→ Directive
Repeat the listing in full, word for word.

→ Supplied information
====

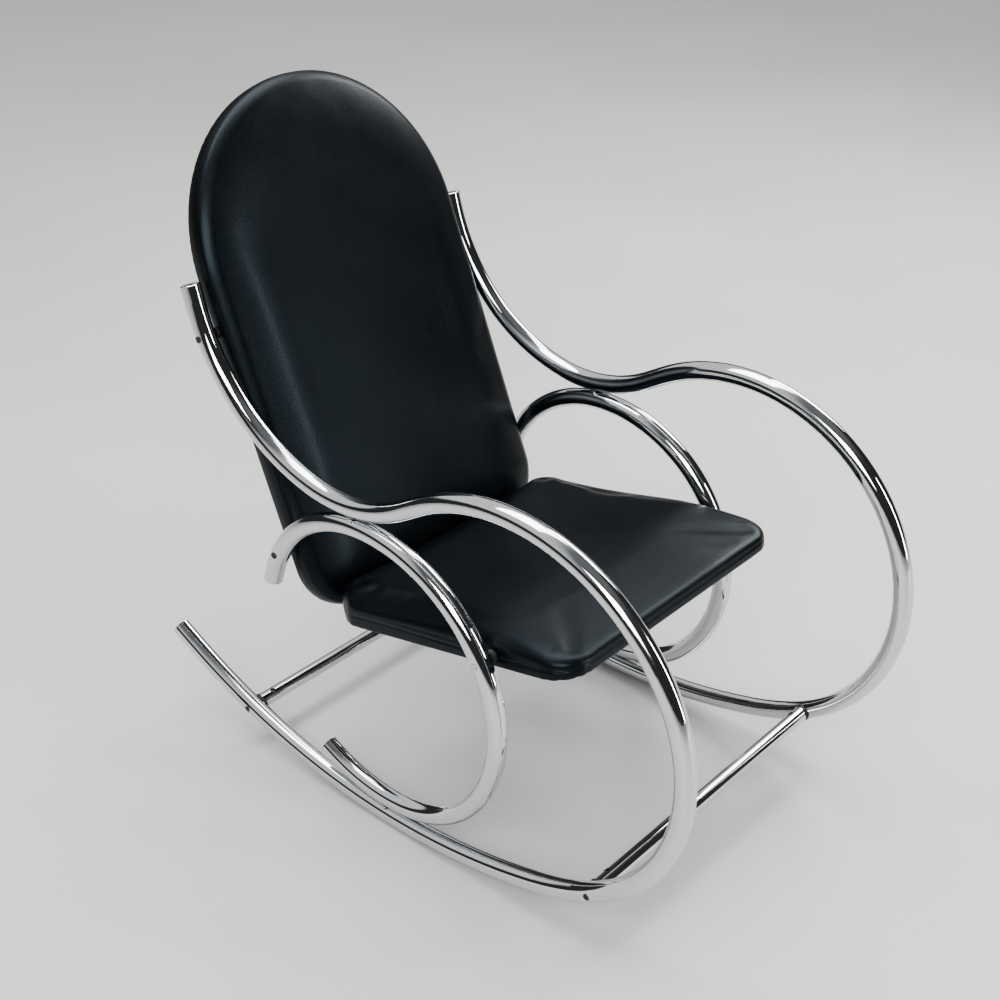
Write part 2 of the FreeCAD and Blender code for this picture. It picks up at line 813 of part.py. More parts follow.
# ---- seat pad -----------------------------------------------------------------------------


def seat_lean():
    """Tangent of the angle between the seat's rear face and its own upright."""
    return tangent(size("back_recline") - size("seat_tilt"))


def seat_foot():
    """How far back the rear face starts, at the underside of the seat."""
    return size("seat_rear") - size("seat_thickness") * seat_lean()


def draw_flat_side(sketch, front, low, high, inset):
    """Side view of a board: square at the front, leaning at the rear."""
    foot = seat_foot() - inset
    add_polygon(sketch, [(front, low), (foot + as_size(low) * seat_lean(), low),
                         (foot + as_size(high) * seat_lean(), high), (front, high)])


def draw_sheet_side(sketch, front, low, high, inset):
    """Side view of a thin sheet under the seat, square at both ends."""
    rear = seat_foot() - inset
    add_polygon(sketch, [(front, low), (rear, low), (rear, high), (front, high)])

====

→ Result
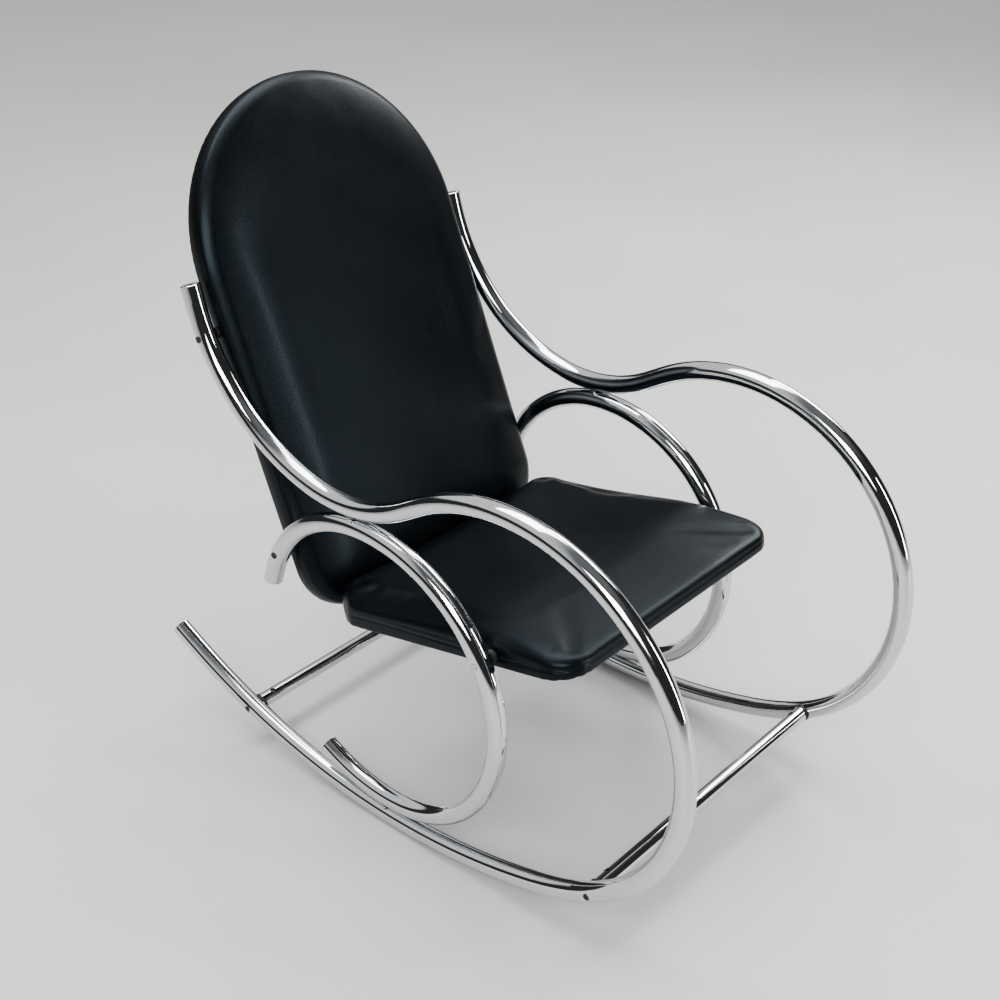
Write part 2 of the FreeCAD and Blender code for this picture. It picks up at line 813 of part.py. More parts follow.
# ---- seat pad -----------------------------------------------------------------------------


def seat_lean():
    """Tangent of the angle between the seat's rear face and its own upright."""
    return tangent(size("back_recline") - size("seat_tilt"))


def seat_foot():
    """How far back the rear face starts, at the underside of the seat."""
    return size("seat_rear") - size("seat_thickness") * seat_lean()


def draw_flat_side(sketch, front, low, high, inset):
    """Side view of a board: square at the front, leaning at the rear."""
    foot = seat_foot() - inset
    add_polygon(sketch, [(front, low), (foot + as_size(low) * seat_lean(), low),
                         (foot + as_size(high) * seat_lean(), high), (front, high)])


def draw_sheet_side(sketch, front, low, high, inset):
    """Side view of a thin sheet under the seat, square at both ends."""
    rear = seat_foot() - inset
    add_polygon(sketch, [(front, low), (rear, low), (rear, high), (front, high)])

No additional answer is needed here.